Dlaczego to dotyczy każdego z nas
Każdy użytkownik internetu może stać się nieświadomym uczestnikiem tej wojny. Wystarczy udostępnić post, powielić fałszywą informację lub uwierzyć w zmanipulowaną narrację. W ten sposób emocje stają się narzędziem walki, a dezinformacja działa skuteczniej niż propaganda sprzed dekad.

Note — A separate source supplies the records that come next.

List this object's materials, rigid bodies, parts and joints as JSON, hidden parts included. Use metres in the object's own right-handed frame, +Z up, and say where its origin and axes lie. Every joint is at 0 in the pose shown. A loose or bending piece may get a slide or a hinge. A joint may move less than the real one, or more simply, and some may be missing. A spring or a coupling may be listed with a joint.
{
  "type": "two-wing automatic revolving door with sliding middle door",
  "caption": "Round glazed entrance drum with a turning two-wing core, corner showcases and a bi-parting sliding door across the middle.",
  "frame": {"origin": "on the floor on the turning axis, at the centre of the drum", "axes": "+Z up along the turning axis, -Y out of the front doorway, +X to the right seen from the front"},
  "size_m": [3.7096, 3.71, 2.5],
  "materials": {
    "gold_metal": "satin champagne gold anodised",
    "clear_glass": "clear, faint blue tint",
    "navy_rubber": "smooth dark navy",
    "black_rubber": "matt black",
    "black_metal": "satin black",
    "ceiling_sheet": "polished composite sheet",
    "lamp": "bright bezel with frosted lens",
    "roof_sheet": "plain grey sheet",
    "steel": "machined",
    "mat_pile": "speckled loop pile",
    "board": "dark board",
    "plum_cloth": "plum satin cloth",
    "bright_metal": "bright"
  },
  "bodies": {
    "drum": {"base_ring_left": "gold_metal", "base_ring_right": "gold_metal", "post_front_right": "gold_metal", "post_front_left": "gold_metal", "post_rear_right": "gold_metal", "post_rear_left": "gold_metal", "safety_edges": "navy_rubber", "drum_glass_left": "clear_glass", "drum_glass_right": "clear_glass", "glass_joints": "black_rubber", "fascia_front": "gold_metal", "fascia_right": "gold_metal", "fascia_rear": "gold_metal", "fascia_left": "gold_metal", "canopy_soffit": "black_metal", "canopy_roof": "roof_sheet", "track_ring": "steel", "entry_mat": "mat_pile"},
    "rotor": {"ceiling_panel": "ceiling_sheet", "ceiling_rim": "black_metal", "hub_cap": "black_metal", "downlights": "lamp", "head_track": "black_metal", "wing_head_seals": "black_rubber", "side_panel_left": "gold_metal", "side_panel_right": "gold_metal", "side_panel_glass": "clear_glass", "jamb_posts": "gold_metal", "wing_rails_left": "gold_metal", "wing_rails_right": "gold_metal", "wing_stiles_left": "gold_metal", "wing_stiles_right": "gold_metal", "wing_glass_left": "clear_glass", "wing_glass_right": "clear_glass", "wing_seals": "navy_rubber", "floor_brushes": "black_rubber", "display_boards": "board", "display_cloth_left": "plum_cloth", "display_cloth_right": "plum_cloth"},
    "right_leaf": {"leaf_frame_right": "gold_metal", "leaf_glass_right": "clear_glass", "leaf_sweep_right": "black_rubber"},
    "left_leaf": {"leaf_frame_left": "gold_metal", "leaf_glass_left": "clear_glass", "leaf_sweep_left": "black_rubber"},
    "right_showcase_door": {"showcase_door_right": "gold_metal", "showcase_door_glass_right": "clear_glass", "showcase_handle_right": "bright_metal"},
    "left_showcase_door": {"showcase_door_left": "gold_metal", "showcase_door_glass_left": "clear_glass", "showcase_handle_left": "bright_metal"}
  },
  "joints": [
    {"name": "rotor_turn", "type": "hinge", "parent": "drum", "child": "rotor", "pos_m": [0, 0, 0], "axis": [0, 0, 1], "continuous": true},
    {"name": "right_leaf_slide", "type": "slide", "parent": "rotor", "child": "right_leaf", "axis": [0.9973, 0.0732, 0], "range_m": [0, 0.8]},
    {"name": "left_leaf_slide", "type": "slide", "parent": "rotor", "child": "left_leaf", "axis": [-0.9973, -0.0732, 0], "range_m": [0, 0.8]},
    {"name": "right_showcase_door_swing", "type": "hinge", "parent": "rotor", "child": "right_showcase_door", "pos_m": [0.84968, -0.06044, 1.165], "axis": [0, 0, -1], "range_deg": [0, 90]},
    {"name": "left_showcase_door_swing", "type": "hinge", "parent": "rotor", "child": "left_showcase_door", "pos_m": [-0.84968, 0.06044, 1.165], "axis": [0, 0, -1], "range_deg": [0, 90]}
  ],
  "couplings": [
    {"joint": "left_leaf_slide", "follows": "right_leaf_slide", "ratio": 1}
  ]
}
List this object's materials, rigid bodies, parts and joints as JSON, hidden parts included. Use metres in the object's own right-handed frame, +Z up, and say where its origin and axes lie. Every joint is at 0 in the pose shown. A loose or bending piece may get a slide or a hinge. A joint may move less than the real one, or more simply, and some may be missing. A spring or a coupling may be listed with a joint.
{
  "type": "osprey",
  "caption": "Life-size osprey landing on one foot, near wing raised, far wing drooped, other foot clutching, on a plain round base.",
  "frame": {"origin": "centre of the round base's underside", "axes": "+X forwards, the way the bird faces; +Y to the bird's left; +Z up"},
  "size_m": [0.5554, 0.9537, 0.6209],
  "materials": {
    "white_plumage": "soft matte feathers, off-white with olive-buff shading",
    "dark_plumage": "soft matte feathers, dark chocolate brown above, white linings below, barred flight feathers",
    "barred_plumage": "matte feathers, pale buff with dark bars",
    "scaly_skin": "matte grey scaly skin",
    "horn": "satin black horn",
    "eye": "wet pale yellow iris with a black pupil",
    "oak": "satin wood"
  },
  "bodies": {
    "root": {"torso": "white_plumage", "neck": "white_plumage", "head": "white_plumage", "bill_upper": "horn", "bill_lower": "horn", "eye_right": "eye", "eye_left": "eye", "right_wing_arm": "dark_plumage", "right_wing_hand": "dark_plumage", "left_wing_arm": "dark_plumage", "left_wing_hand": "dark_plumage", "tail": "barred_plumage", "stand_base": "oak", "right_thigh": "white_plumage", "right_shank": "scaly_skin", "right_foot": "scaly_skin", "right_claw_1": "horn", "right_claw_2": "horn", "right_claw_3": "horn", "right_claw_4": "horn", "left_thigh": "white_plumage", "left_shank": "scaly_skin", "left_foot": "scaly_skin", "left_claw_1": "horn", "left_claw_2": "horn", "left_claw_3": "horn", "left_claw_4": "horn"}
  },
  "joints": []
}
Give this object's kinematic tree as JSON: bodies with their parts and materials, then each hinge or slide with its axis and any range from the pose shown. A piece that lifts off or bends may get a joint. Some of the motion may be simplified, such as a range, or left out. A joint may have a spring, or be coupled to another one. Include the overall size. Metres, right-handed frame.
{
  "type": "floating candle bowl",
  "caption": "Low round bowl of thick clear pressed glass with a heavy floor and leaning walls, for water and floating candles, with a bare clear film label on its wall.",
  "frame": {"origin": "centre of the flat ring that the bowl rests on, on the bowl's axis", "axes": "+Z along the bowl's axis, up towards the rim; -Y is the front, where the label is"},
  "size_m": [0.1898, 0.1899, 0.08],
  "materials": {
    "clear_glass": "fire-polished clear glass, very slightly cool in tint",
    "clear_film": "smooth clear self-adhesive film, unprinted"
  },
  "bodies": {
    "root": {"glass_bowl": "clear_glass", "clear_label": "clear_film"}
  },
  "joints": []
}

Dla zwykłych obywateli to sygnał, by zachować szczególną ostrożność wobec wiadomości budzących silne emocje. Zanim uwierzysz sprawdź źródło, poszukaj potwierdzenia, zastanów się, komu może służyć dany przekaz.
Nowa era konfliktów
Wojna kognitywna to nowy rodzaj starcia, w którym granica między prawdą a manipulacją jest coraz trudniejsza do zauważenia. Nie wymaga armii, czołgów ani rakiet. Wystarczy dostęp do internetu, by wpłynąć na nastroje całego społeczeństwa.
Dlatego ostrzeżenie Wojska Polskiego nie jest tylko wojskowym komunikatem. To apel o czujność i świadomość bo w tej wojnie nie walczą żołnierze, ale wszyscy obywatele.